The procession paused on the High Street, where Jenny Dawe, the City of Edinburgh Council leader, spoke from the Mercat cross, tracing the history of women's struggles for recognition in Edinburgh. On behalf of the City of Edinburgh Council, Jenny presented the Gude Cause Committee with a banner which was made by the City of Edinburgh Council Museum Volunteers to commemorate the occasion. MSPs, from across the political spectrum, who joined the procession included Fiona Hyslop, Sarah Boyack, Marilyn Glen, Shirley Anne Somerville and Patrick Harvie. Former MSP and MP Donald Gorrie, whose aunts Belle and Mary Gorrie played Mary Queen of Scots and Catherine Barlass in the original parade, also took part.

Councillors joined the procession at this point and walked to Calton Hill where the Minister for Education, Fiona Hyslop MSP spoke on behalf of the Scottish Government. Cathy Peattie MSP sang 'Bread and Roses', and Janet Fenton spoke about the aims, aspirations and activities of the Gude Cause movement.

==Allied organisations and initiatives==
Gude Cause had developed a network of women's organisations to spread the word and work in partnership to promote interest in women's history and political action. Over 100 organisations provided practical and financial support. In particular, the Gude Cause committee collaborated with
- The Workers' Educational Association which organised classes throughout Scotland on historical research, banner and jewellery making, playwriting. The Citadel Arts Group based in Leith, Edinburgh collaborated with the WEA to produce a play which was performed 2008 Edinburgh Festival Fringe, What Women Want, at Riddle's Court. With support from an anonymous donor, the Citadel Arts Group produced a film based on the play. Jon Pullman has edited his footage of the play and added documentary footage to produce The Right to Vote an a' That, which was shown at the Central Library, George IV Bridge, Edinburgh in June 2013, now available for purchase from the Citadel Arts Group.
- The STUC Women's Committee, which gave both practical and financial support.
- The Educational Institute of Scotland, which produced resources focussing on suffrage issues, their Edinburgh branch running a schools' competition.
- The Museum of Edinburgh, which mounted an exhibition 'Votes for Women, the Women's Suffrage Movement in Edinburgh' which included a collection of biographies compiled by Women's History Scotland members Rose Pipes and Kath Davies. The exhibition centrepiece was the original 'Votes for Women' sash worn in 1909 by 9-year-old piper Bessie Watson and which was later chosen as one of the objects for the British Museum/BBC project, A History of the World in 100 Objects.
- Women's History Scotland members also organised an event at the Filmhouse cinema in Edinburgh, and gave various lectures and talks.
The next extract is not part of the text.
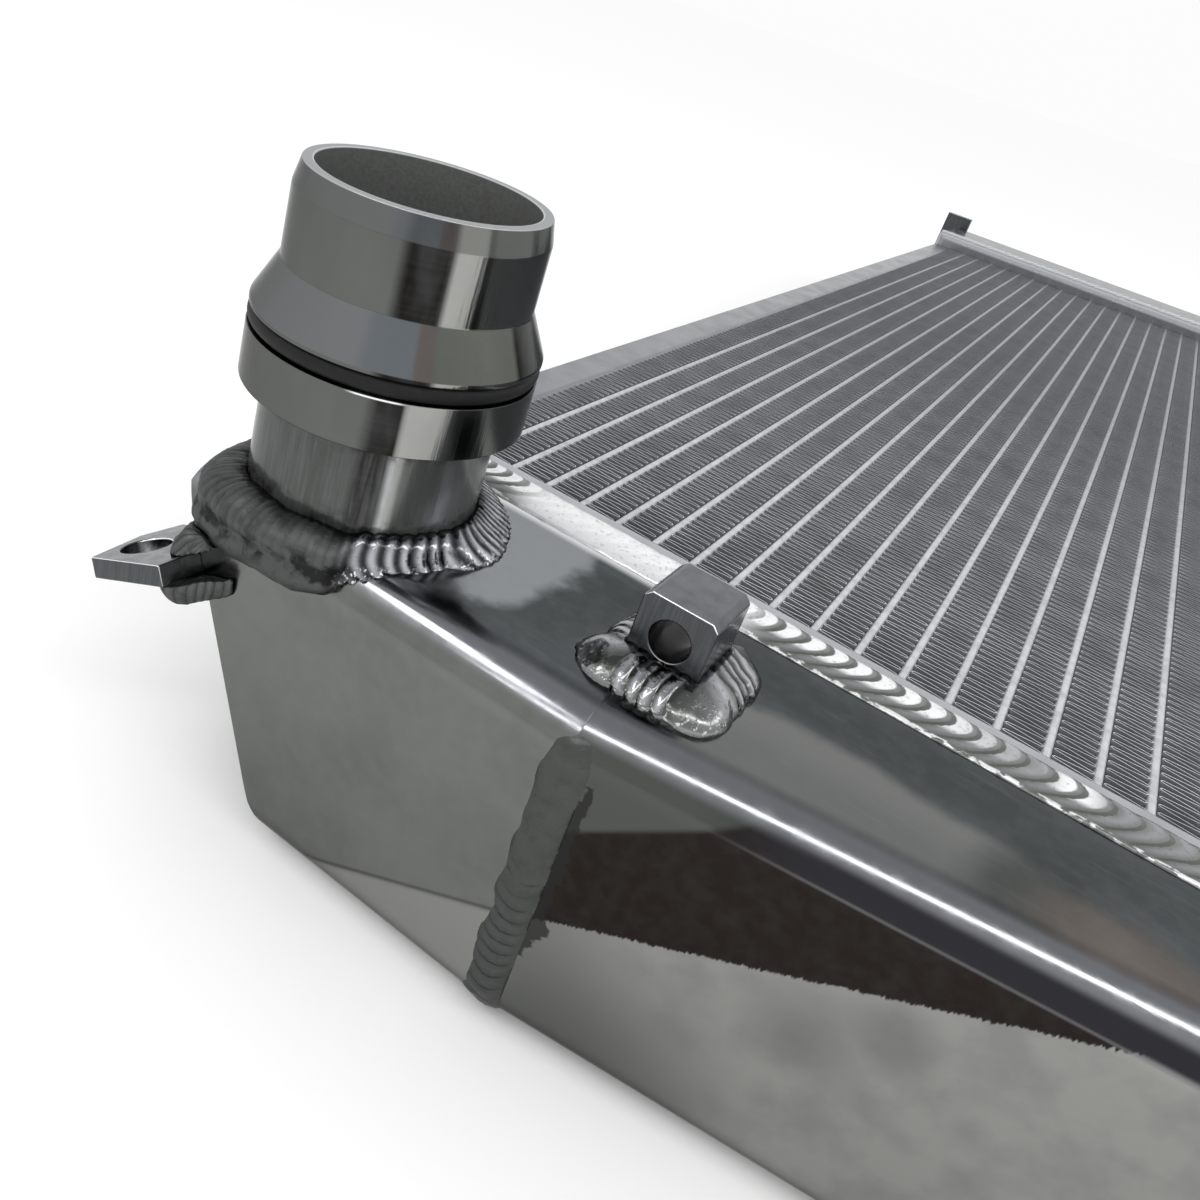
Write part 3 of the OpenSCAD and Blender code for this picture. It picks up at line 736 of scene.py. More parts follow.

Other Gude Cause initiatives included:
- A contribution to the Festival of Politics in the Scottish Parliament,
- An 'Edinburgh Lecture' written by Helen Steven, read by Dame Helena Kennedy, chaired by Janet Fenton
- Banner-making workshops at the Glasgow Women's Library and the Workers' Educational Association in Edinburgh, amongst other places.
- A quilting project – one quilt was later exhibited at the Scottish Parliament and other venues.
- Plays and concerts
- Singing Workshops
- The publication of a 100-year timeline of Women's Suffrage, compiled by Esther Breitenbach and Lesley Orr of Women's History Scotland
- Film screenings, including 'Red Skirts on Clydeside, 'Ethel Moorhead' and 'The Work They Say is Mine'.
- The publication of a songbook – "The Right to Vote an' a' that: a Hundred years of Scottish Women Singing"
- A 'toolkit' for community and school groups studying women's suffrage history

==Gude Cause Media Project==
One particular initiative is still ongoing. The Gude Cause Media Project (originally called the New Media Group) aims to bring together crowd-sourced photographs and videos of the event, alongside video presentations talking about Scottish women's history and the suffrage movement in Scotland.

The crowd-sourced photographs and videos are being hosted by Scran, an online resource for educational use by schools, further education, higher education, libraries, museums, and the public. Scran is part of RCAHMS, the Royal Commission on the Ancient and Historical Monuments of Scotland.

There is also a Gude Cause Group on Flickr which contains many of these images.